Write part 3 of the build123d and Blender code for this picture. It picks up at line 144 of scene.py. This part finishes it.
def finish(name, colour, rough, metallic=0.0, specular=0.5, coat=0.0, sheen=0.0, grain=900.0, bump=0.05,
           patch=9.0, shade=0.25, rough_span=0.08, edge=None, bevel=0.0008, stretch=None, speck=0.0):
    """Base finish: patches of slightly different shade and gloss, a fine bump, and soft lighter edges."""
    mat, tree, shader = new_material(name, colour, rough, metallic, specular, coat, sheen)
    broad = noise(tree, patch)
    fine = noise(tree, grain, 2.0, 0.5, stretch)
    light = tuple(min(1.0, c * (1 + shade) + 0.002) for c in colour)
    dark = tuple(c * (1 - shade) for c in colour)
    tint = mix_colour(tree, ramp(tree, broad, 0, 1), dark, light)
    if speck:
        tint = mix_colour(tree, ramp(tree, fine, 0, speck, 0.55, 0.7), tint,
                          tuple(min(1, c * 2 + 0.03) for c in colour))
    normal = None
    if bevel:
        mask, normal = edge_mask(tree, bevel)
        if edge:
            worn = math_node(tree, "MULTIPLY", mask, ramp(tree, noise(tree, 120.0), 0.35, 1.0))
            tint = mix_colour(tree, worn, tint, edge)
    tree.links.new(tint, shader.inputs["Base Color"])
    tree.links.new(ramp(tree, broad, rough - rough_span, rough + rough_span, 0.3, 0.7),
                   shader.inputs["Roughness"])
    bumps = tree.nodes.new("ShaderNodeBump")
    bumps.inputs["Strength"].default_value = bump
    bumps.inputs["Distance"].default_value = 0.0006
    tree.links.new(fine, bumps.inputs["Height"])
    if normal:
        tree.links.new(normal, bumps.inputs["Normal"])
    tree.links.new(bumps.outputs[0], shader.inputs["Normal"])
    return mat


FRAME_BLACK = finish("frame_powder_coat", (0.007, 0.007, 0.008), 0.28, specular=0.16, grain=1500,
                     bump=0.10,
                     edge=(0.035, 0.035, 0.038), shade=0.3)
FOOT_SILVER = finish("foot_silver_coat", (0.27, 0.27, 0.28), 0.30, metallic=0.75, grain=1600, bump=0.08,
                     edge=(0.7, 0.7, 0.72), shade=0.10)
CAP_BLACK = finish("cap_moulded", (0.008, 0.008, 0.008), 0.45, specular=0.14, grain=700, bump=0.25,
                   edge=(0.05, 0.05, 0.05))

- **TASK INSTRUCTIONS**
Print the listing above in its entirety, with every line exact.

- **RESULT**
Write part 3 of the build123d and Blender code for this picture. It picks up at line 144 of scene.py. This part finishes it.
def finish(name, colour, rough, metallic=0.0, specular=0.5, coat=0.0, sheen=0.0, grain=900.0, bump=0.05,
           patch=9.0, shade=0.25, rough_span=0.08, edge=None, bevel=0.0008, stretch=None, speck=0.0):
    """Base finish: patches of slightly different shade and gloss, a fine bump, and soft lighter edges."""
    mat, tree, shader = new_material(name, colour, rough, metallic, specular, coat, sheen)
    broad = noise(tree, patch)
    fine = noise(tree, grain, 2.0, 0.5, stretch)
    light = tuple(min(1.0, c * (1 + shade) + 0.002) for c in colour)
    dark = tuple(c * (1 - shade) for c in colour)
    tint = mix_colour(tree, ramp(tree, broad, 0, 1), dark, light)
    if speck:
        tint = mix_colour(tree, ramp(tree, fine, 0, speck, 0.55, 0.7), tint,
                          tuple(min(1, c * 2 + 0.03) for c in colour))
    normal = None
    if bevel:
        mask, normal = edge_mask(tree, bevel)
        if edge:
            worn = math_node(tree, "MULTIPLY", mask, ramp(tree, noise(tree, 120.0), 0.35, 1.0))
            tint = mix_colour(tree, worn, tint, edge)
    tree.links.new(tint, shader.inputs["Base Color"])
    tree.links.new(ramp(tree, broad, rough - rough_span, rough + rough_span, 0.3, 0.7),
                   shader.inputs["Roughness"])
    bumps = tree.nodes.new("ShaderNodeBump")
    bumps.inputs["Strength"].default_value = bump
    bumps.inputs["Distance"].default_value = 0.0006
    tree.links.new(fine, bumps.inputs["Height"])
    if normal:
        tree.links.new(normal, bumps.inputs["Normal"])
    tree.links.new(bumps.outputs[0], shader.inputs["Normal"])
    return mat


FRAME_BLACK = finish("frame_powder_coat", (0.007, 0.007, 0.008), 0.28, specular=0.16, grain=1500,
                     bump=0.10,
                     edge=(0.035, 0.035, 0.038), shade=0.3)
FOOT_SILVER = finish("foot_silver_coat", (0.27, 0.27, 0.28), 0.30, metallic=0.75, grain=1600, bump=0.08,
                     edge=(0.7, 0.7, 0.72), shade=0.10)
CAP_BLACK = finish("cap_moulded", (0.008, 0.008, 0.008), 0.45, specular=0.14, grain=700, bump=0.25,
                   edge=(0.05, 0.05, 0.05))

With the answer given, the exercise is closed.